What Protections Does the Franchise Agreement Offer?

Another important layer to the question, “What is a franchise agreement,” surrounds the protections provided. No contract should ever be considered if all parties involved aren’t benefiting in some way.

A franchise agreement protects the franchisor by ensuring the franchisee operates their location according to the business model laid out in the franchise training program and the specified provisions in the contract.

Should the franchisee stray from the processes of the brand’s business, the franchisor has steps they can take to ensure the franchise owner returns to the correct business model. If they don’t comply, other steps can be implemented to ensure the location is placed under leadership that will operate it accordingly.

Additionally, franchisees are protected because they’re assuming a financial risk in opening a new location. While they agree to operate the business the brand’s way, they keep a share of the profits and have leeway to make appropriate decisions as well. Examples are hiring choices, scheduling, and daily operations decisions.

Why Does the FTC Require a Franchise Agreement?

The FDD contains 23 specific items1 of information so that prospective franchisees may make informed decisions about investing in a franchise.
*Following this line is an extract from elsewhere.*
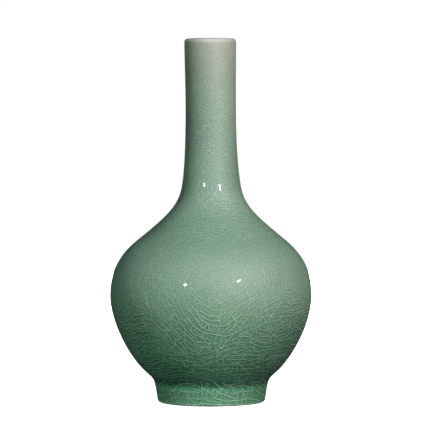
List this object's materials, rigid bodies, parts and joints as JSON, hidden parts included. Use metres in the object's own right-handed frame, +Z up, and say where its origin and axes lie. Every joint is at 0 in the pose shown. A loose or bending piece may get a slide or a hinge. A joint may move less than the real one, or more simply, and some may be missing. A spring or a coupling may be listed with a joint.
{
  "type": "porcelain bottle vase",
  "caption": "Long-necked bottle vase on a foot ring, luted from thrown sections, with crackled green glaze outside and paler glaze inside.",
  "frame": {"origin": "centre of the foot rim's resting plane", "axes": "+Z up along the vase's axis; -Y faces the picture's viewer; the body is a solid of revolution"},
  "size_m": [0.1664, 0.1664, 0.3],
  "materials": {
    "porcelain": "bare fired paste, matt and faintly granular",
    "luting_slip": "fired slip, matt",
    "outer_glaze": "thick glossy celadon glaze with a pale crackle, paler at the mouth and deeper at the foot",
    "inner_glaze": "thinner glossy celadon glaze, paler",
    "base_glaze": "thin glossy celadon glaze in the well"
  },
  "bodies": {
    "root": {"foot_ring": "porcelain", "base_disc": "porcelain", "lower_body": "porcelain", "upper_body": "porcelain", "neck": "porcelain", "foot_seam": "luting_slip", "base_seam": "luting_slip", "belly_seam": "luting_slip", "neck_seam": "luting_slip", "outer_glaze": "outer_glaze", "inner_glaze": "inner_glaze", "base_glaze": "base_glaze"}
  },
  "joints": []
}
The franchise agreement is also in place to protect franchisors and ensure each franchise location operating under their brand adheres to their brand’s principles and operating guidelines. By having a franchise agreement between the parties, both have their interests protected, and franchises thrive.

Basic knowledge of franchise agreements is a key part of understanding franchising as a whole and how it can be a beneficial path to owning a business. At Garage Living, we support our franchisees by making sure they are as equally informed as we are in franchising to confidently work together.